* Data lines *
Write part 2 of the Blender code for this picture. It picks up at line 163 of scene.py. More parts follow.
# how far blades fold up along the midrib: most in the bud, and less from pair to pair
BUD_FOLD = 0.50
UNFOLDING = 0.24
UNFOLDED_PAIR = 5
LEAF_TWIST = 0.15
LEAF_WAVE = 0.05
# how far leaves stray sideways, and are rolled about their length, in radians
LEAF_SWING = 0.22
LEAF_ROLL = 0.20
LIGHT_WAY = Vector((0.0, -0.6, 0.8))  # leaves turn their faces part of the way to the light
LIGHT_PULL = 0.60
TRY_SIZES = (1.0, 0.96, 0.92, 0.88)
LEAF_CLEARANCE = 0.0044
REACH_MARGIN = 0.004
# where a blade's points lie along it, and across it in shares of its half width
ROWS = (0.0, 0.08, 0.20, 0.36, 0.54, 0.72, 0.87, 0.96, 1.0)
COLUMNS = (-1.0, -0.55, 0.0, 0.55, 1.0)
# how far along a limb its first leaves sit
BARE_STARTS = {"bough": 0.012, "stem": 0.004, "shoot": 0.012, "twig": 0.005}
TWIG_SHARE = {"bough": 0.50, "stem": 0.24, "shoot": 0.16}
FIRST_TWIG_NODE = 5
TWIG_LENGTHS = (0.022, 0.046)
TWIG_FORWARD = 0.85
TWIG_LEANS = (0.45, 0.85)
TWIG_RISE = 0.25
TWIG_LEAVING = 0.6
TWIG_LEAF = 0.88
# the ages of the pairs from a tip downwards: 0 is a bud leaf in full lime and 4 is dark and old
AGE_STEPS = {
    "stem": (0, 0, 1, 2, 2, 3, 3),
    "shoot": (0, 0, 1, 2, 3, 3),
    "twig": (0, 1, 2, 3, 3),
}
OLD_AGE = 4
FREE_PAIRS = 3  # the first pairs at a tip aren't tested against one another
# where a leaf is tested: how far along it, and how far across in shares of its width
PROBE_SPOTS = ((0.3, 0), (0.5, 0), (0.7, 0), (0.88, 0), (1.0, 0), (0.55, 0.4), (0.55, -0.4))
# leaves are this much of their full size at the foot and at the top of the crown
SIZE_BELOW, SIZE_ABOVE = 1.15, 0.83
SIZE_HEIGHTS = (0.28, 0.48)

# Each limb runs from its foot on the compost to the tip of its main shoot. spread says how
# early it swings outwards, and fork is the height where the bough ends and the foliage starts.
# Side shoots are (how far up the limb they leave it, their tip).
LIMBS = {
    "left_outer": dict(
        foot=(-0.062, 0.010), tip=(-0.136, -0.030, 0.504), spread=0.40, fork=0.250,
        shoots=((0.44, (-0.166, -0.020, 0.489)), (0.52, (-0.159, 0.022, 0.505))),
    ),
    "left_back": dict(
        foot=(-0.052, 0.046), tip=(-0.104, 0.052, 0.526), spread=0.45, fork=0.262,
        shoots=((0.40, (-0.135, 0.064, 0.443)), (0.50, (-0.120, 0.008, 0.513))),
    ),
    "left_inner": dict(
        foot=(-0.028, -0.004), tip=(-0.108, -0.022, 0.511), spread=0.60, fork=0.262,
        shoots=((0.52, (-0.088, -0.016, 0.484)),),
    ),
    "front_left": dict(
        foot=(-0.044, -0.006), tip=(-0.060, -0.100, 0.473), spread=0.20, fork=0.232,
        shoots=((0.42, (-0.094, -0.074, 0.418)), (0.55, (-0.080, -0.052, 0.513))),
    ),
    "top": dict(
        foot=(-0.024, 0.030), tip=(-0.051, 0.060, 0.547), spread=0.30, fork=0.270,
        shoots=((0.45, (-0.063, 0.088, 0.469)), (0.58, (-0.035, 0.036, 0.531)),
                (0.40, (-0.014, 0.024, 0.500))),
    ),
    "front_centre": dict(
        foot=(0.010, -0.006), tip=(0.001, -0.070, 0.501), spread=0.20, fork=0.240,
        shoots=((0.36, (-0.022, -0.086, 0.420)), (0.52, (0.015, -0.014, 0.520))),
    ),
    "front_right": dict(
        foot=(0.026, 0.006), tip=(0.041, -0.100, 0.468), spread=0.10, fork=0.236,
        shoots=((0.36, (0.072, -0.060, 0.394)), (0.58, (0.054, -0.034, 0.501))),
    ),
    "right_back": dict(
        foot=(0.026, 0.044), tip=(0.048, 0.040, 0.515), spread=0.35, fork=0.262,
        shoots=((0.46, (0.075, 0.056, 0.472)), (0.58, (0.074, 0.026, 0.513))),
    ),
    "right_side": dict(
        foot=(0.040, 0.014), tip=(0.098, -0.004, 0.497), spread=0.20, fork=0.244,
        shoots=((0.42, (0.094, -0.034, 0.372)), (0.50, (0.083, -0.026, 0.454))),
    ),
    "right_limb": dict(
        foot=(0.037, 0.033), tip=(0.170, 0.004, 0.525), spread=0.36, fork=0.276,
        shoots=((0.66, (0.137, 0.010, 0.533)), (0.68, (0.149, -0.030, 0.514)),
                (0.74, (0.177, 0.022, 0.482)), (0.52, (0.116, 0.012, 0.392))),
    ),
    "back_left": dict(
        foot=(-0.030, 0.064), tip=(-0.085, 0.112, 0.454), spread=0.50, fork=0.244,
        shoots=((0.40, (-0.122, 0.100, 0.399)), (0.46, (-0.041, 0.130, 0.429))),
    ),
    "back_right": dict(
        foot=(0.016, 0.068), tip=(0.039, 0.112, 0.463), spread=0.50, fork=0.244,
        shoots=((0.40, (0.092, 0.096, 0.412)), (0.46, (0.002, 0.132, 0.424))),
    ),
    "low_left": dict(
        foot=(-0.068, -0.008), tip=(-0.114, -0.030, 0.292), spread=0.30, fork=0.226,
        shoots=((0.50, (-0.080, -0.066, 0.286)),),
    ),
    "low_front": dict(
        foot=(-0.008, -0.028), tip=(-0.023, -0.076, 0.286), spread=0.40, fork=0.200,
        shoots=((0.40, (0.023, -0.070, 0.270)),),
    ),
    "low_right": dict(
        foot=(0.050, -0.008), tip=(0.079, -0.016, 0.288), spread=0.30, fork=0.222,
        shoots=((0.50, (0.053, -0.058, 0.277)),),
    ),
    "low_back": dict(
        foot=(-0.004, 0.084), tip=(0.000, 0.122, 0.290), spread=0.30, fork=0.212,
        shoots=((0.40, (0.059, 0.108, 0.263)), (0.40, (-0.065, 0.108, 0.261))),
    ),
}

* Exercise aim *
Write out the full listing exactly as given.

* Solution *
Write part 2 of the Blender code for this picture. It picks up at line 163 of scene.py. More parts follow.
# how far blades fold up along the midrib: most in the bud, and less from pair to pair
BUD_FOLD = 0.50
UNFOLDING = 0.24
UNFOLDED_PAIR = 5
LEAF_TWIST = 0.15
LEAF_WAVE = 0.05
# how far leaves stray sideways, and are rolled about their length, in radians
LEAF_SWING = 0.22
LEAF_ROLL = 0.20
LIGHT_WAY = Vector((0.0, -0.6, 0.8))  # leaves turn their faces part of the way to the light
LIGHT_PULL = 0.60
TRY_SIZES = (1.0, 0.96, 0.92, 0.88)
LEAF_CLEARANCE = 0.0044
REACH_MARGIN = 0.004
# where a blade's points lie along it, and across it in shares of its half width
ROWS = (0.0, 0.08, 0.20, 0.36, 0.54, 0.72, 0.87, 0.96, 1.0)
COLUMNS = (-1.0, -0.55, 0.0, 0.55, 1.0)
# how far along a limb its first leaves sit
BARE_STARTS = {"bough": 0.012, "stem": 0.004, "shoot": 0.012, "twig": 0.005}
TWIG_SHARE = {"bough": 0.50, "stem": 0.24, "shoot": 0.16}
FIRST_TWIG_NODE = 5
TWIG_LENGTHS = (0.022, 0.046)
TWIG_FORWARD = 0.85
TWIG_LEANS = (0.45, 0.85)
TWIG_RISE = 0.25
TWIG_LEAVING = 0.6
TWIG_LEAF = 0.88
# the ages of the pairs from a tip downwards: 0 is a bud leaf in full lime and 4 is dark and old
AGE_STEPS = {
    "stem": (0, 0, 1, 2, 2, 3, 3),
    "shoot": (0, 0, 1, 2, 3, 3),
    "twig": (0, 1, 2, 3, 3),
}
OLD_AGE = 4
FREE_PAIRS = 3  # the first pairs at a tip aren't tested against one another
# where a leaf is tested: how far along it, and how far across in shares of its width
PROBE_SPOTS = ((0.3, 0), (0.5, 0), (0.7, 0), (0.88, 0), (1.0, 0), (0.55, 0.4), (0.55, -0.4))
# leaves are this much of their full size at the foot and at the top of the crown
SIZE_BELOW, SIZE_ABOVE = 1.15, 0.83
SIZE_HEIGHTS = (0.28, 0.48)

# Each limb runs from its foot on the compost to the tip of its main shoot. spread says how
# early it swings outwards, and fork is the height where the bough ends and the foliage starts.
# Side shoots are (how far up the limb they leave it, their tip).
LIMBS = {
    "left_outer": dict(
        foot=(-0.062, 0.010), tip=(-0.136, -0.030, 0.504), spread=0.40, fork=0.250,
        shoots=((0.44, (-0.166, -0.020, 0.489)), (0.52, (-0.159, 0.022, 0.505))),
    ),
    "left_back": dict(
        foot=(-0.052, 0.046), tip=(-0.104, 0.052, 0.526), spread=0.45, fork=0.262,
        shoots=((0.40, (-0.135, 0.064, 0.443)), (0.50, (-0.120, 0.008, 0.513))),
    ),
    "left_inner": dict(
        foot=(-0.028, -0.004), tip=(-0.108, -0.022, 0.511), spread=0.60, fork=0.262,
        shoots=((0.52, (-0.088, -0.016, 0.484)),),
    ),
    "front_left": dict(
        foot=(-0.044, -0.006), tip=(-0.060, -0.100, 0.473), spread=0.20, fork=0.232,
        shoots=((0.42, (-0.094, -0.074, 0.418)), (0.55, (-0.080, -0.052, 0.513))),
    ),
    "top": dict(
        foot=(-0.024, 0.030), tip=(-0.051, 0.060, 0.547), spread=0.30, fork=0.270,
        shoots=((0.45, (-0.063, 0.088, 0.469)), (0.58, (-0.035, 0.036, 0.531)),
                (0.40, (-0.014, 0.024, 0.500))),
    ),
    "front_centre": dict(
        foot=(0.010, -0.006), tip=(0.001, -0.070, 0.501), spread=0.20, fork=0.240,
        shoots=((0.36, (-0.022, -0.086, 0.420)), (0.52, (0.015, -0.014, 0.520))),
    ),
    "front_right": dict(
        foot=(0.026, 0.006), tip=(0.041, -0.100, 0.468), spread=0.10, fork=0.236,
        shoots=((0.36, (0.072, -0.060, 0.394)), (0.58, (0.054, -0.034, 0.501))),
    ),
    "right_back": dict(
        foot=(0.026, 0.044), tip=(0.048, 0.040, 0.515), spread=0.35, fork=0.262,
        shoots=((0.46, (0.075, 0.056, 0.472)), (0.58, (0.074, 0.026, 0.513))),
    ),
    "right_side": dict(
        foot=(0.040, 0.014), tip=(0.098, -0.004, 0.497), spread=0.20, fork=0.244,
        shoots=((0.42, (0.094, -0.034, 0.372)), (0.50, (0.083, -0.026, 0.454))),
    ),
    "right_limb": dict(
        foot=(0.037, 0.033), tip=(0.170, 0.004, 0.525), spread=0.36, fork=0.276,
        shoots=((0.66, (0.137, 0.010, 0.533)), (0.68, (0.149, -0.030, 0.514)),
                (0.74, (0.177, 0.022, 0.482)), (0.52, (0.116, 0.012, 0.392))),
    ),
    "back_left": dict(
        foot=(-0.030, 0.064), tip=(-0.085, 0.112, 0.454), spread=0.50, fork=0.244,
        shoots=((0.40, (-0.122, 0.100, 0.399)), (0.46, (-0.041, 0.130, 0.429))),
    ),
    "back_right": dict(
        foot=(0.016, 0.068), tip=(0.039, 0.112, 0.463), spread=0.50, fork=0.244,
        shoots=((0.40, (0.092, 0.096, 0.412)), (0.46, (0.002, 0.132, 0.424))),
    ),
    "low_left": dict(
        foot=(-0.068, -0.008), tip=(-0.114, -0.030, 0.292), spread=0.30, fork=0.226,
        shoots=((0.50, (-0.080, -0.066, 0.286)),),
    ),
    "low_front": dict(
        foot=(-0.008, -0.028), tip=(-0.023, -0.076, 0.286), spread=0.40, fork=0.200,
        shoots=((0.40, (0.023, -0.070, 0.270)),),
    ),
    "low_right": dict(
        foot=(0.050, -0.008), tip=(0.079, -0.016, 0.288), spread=0.30, fork=0.222,
        shoots=((0.50, (0.053, -0.058, 0.277)),),
    ),
    "low_back": dict(
        foot=(-0.004, 0.084), tip=(0.000, 0.122, 0.290), spread=0.30, fork=0.212,
        shoots=((0.40, (0.059, 0.108, 0.263)), (0.40, (-0.065, 0.108, 0.261))),
    ),
}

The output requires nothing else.